Notice that the shell is slow. It is a reason to substitute loops in shell scripts (like "while read line; do ... ; done < file") with calls to commands processing the whole input line by line. Essentially all text-processing commands do that, AWK programs included. If possible, those commands had better communicate through pipes, so that they run in parallel.

Notice also that Perl, which is often used to do text-processing, is not only harder to learn than AWK but slower too.

GNUser
Offline
Iscritto: 07/17/2013

Btw, I was convinced AWK was like grep and sed, a tool to process text files. But you talk and show it as being a language on its own. Are the two the same thing?

Magic Banana

I am a member!

I am a translator!

Offline
Iscritto: 07/24/2010

Well, a (formal) language is defined as a set of words. Using that definition all valid regular expressions (as given to grep) are a language, all valid AWK programs are a language, etc.

AWK is a simple programming language. Contrary to grep (but like sed, what is surprising), it is Turing-complete: it can compute anything that can theoretically be computed. But it is specialized in text-processing: it processes an input record by record (line by line, by default), automatically splits the record into fields, etc. Also, it shares with grep and sed the heavy use of regular expressions (the variables RS and FS I wrote about are regular expressions, conditions can be regular expressions, etc.).

loldier
Offline
Iscritto: 02/17/2016

Here's a book on Sed & Awk.

https://doc.lagout.org/operating%20system%20/linux/Sed%20%26%20Awk.pdf

https://stackoverflow.com/questions/7727640/what-are-the-differences-among-grep-awk-sed

"Now awk and sed are completely different than grep. awk and sed are text processors.
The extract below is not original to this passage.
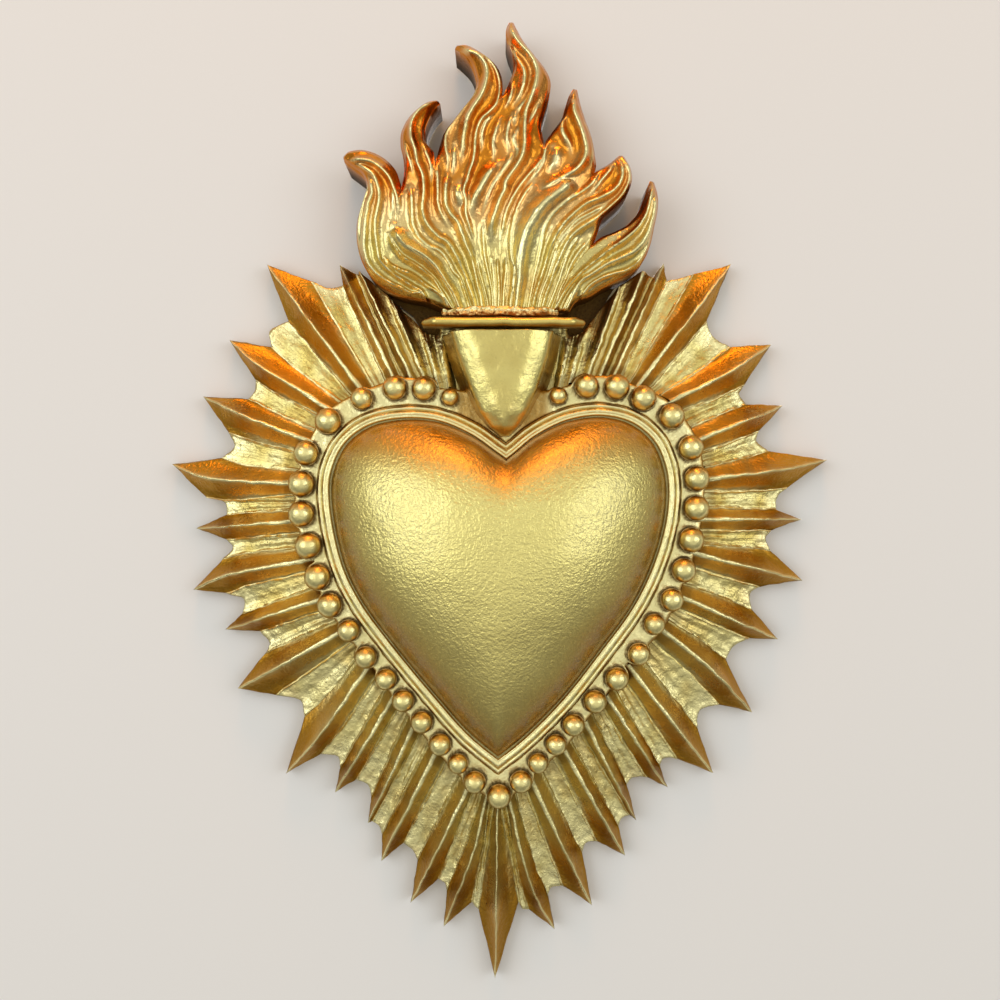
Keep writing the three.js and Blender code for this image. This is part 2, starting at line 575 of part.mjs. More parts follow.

Not only do they have the ability to find what you are looking for in text, they have the ability to remove, add and modify the text as well (and much more).

awk is mostly used for data extraction and reporting. sed is a stream editor."

loldier
Offline
Iscritto: 02/17/2016

Brian Kernighan explains where 'grep' came from. (Computerphile, July 6, 2018).

https://yewtu.be/watch?v=NTfOnGZUZDk